A little over sixty years ago during my undergraduate days, I bumped headlong into a kōan that still haunts me like a Chinese hungry ghost: “If there is only one God, why are there so many different religions?” At the time, I was a philosophy major enrolled in my first history of religions course who often confused “love of wisdom” with ideology. I thought I could reason my way to a solution of this kōan and in the process, reason my way either into or out of Christian tradition. So, I decided to explore the “world’s religions,” a passion that to this day turns me on like a switch intellectually and spiritually.
As a historian of religions, I have witnessed both creative transformation and stupidity among representatives of all the religious Ways I have studied. Still, it’s the creative people who always manage to stand out—faithful Jews, Christians, Muslims, Buddhists, Hindus, Sikhs, Native Americans—living integrated and creative lives within the rough-and-tumble of historical existence. Such men and women teach me that no single religious Way can claim to be the final repository of truth. This is the single piece of empirical evidence falsifying the theological imperialism of universal truth claims, both Christian and non-Christian.
So, when it comes down to it, I suspect that in the end faith is a matter of being, in one way or another, like St. Paul, struck down while walking on a road. For it all depends on what or who “speaks” to you. I admire Mahatma Gandhi. I admire Mohammed and the Buddha and the Jewish sages. The Sufi poets and the Hindu epics make my heart sing. The socially engaged Buddhist faith of Sulak Sivraksa, Dr. A.T. Ariyaratne, and the Dalai Lama reveals to me the lack of depth of my own Christian faith. I admire these people, but I don’t “experience” them. They don’t “speak” to me.

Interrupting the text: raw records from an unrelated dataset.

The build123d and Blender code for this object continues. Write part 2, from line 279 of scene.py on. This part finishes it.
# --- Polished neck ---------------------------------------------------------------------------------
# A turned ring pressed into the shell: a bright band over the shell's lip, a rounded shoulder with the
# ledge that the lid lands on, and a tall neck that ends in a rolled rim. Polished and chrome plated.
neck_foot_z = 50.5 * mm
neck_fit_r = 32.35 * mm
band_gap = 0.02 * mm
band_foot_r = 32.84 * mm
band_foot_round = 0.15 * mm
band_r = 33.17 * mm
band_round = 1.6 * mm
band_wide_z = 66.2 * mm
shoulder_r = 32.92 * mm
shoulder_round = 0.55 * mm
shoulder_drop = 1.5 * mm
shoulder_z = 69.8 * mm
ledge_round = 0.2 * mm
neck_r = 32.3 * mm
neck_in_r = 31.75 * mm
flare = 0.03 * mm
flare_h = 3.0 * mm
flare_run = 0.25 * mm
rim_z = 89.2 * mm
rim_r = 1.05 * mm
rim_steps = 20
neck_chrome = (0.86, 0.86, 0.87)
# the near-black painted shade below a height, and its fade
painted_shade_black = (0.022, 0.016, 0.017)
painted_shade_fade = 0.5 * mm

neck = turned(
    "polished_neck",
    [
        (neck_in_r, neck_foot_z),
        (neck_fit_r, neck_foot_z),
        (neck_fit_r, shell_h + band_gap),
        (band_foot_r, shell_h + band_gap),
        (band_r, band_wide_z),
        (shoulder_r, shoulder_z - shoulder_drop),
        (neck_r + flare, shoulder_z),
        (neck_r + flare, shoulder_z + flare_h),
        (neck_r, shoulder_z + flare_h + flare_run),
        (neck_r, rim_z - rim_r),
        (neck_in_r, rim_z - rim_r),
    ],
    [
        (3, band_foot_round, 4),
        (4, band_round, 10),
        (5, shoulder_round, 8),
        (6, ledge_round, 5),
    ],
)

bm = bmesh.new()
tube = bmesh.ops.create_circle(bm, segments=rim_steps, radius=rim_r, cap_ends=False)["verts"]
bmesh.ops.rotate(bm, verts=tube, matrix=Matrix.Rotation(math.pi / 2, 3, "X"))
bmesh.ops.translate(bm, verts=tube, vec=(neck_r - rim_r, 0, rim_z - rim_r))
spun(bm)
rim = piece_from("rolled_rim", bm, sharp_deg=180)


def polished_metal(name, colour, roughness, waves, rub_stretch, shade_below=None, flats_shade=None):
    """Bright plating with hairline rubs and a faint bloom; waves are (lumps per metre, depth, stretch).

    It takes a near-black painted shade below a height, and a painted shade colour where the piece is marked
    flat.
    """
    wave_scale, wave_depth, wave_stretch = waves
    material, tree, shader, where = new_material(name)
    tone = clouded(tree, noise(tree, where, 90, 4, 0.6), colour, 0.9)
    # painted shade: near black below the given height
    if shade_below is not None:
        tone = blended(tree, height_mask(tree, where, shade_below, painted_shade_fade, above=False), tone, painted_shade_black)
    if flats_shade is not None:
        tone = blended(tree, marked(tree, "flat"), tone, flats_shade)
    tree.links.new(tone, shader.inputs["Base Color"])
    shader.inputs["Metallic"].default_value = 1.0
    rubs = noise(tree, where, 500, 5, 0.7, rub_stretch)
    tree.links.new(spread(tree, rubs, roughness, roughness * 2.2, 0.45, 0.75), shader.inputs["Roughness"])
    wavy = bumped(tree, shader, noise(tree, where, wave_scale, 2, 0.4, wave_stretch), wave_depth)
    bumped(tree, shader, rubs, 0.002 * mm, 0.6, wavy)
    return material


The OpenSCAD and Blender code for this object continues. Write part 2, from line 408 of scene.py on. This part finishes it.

I don’t mean that Jesus talks to me. Whenever I hear Christian fundamentalists talk about Jesus as a kind of best buddy, I always feel a little creepy. In the Gospel of John, Jesus is reported to have said: “I live in you and you live in me.” For me this is sufficient. A Christian is someone who “gets” that and spends the rest of his or her life trying to figure out what the hell it all means. You find yourself in a state of faith, a betting of one’s life on something not reducible to words. That is, you “get it”—whether one is a Christian or a Jew or a Muslim or a Buddhist or a Hindu—the way you catch a cold, by contagion. Sometimes, the experience is like being stopped dead in your tracks. In other words, reason and argument do not engender faith, although both may sometimes express faith. In no religious Way is faith reducible to “belief” in doctrinal propositions.
A few years ago, I asked a Lutheran campus pastor, Dan Erlander, what he thought about the historical Jesus’ relation to God. “Jesus is someone who had access, in the most compassionate way, to what being human is really like,” he answered. “In some sense, God was ‘in’ Jesus because only God can do that.” In the church’s sacraments, Dan finds something like a descending force—like rain on a hot August day in the Pacific Northwest—that he identifies as the Holy Spirit. Through his work with university students, his ministry to the homeless, and his leadership in local environmental issues, Dan has come to think that the resurrection “somehow involved Jesus doing something with the way the universe works.” Then he spoke about an experience he has every time he celebrates the Eucharist. It always happens when the congregation gets to that point of the liturgy when everyone sings, “Christ has died, Christ has risen, Christ will come again.” “I don’t understand that,” he said. Then he flashed a broad grin. “But I’m for it.”
On the simplest level, then, Christian faith is about trusting that no matter what human beings have done, are doing, or will do, God makes something new and wonderful from the mess we make. Life doesn’t end on a cross, not because of anything human beings do, but because of what the loving compassionate wisdom at the heart of the universe itself is doing. Or in the language of Whitehead’s process philosophy, God’s compassionate wisdom is God’s “consequent nature,” meaning God as God interacts with all things and events at every moment of space-time as all things and events in space-time simultaneously interact with God. Of course, it would be ridiculously inappropriate to say to someone in terrible pain or grief that everything will be all right. Christian faith is not identical with insensitivity and stupidity. But there is a sense in which “I’m for it.”
None of this—absolutely none—requires asserting the superiority of the historical Jesus or the Christian Way over non-Christian Ways or historical human beings revered in non-Christian Ways. I’m a monotheist. God’s unbounded wise compassionate wisdom is at work in them all in their own distinctively pluralistic ways, and “I’m for it.”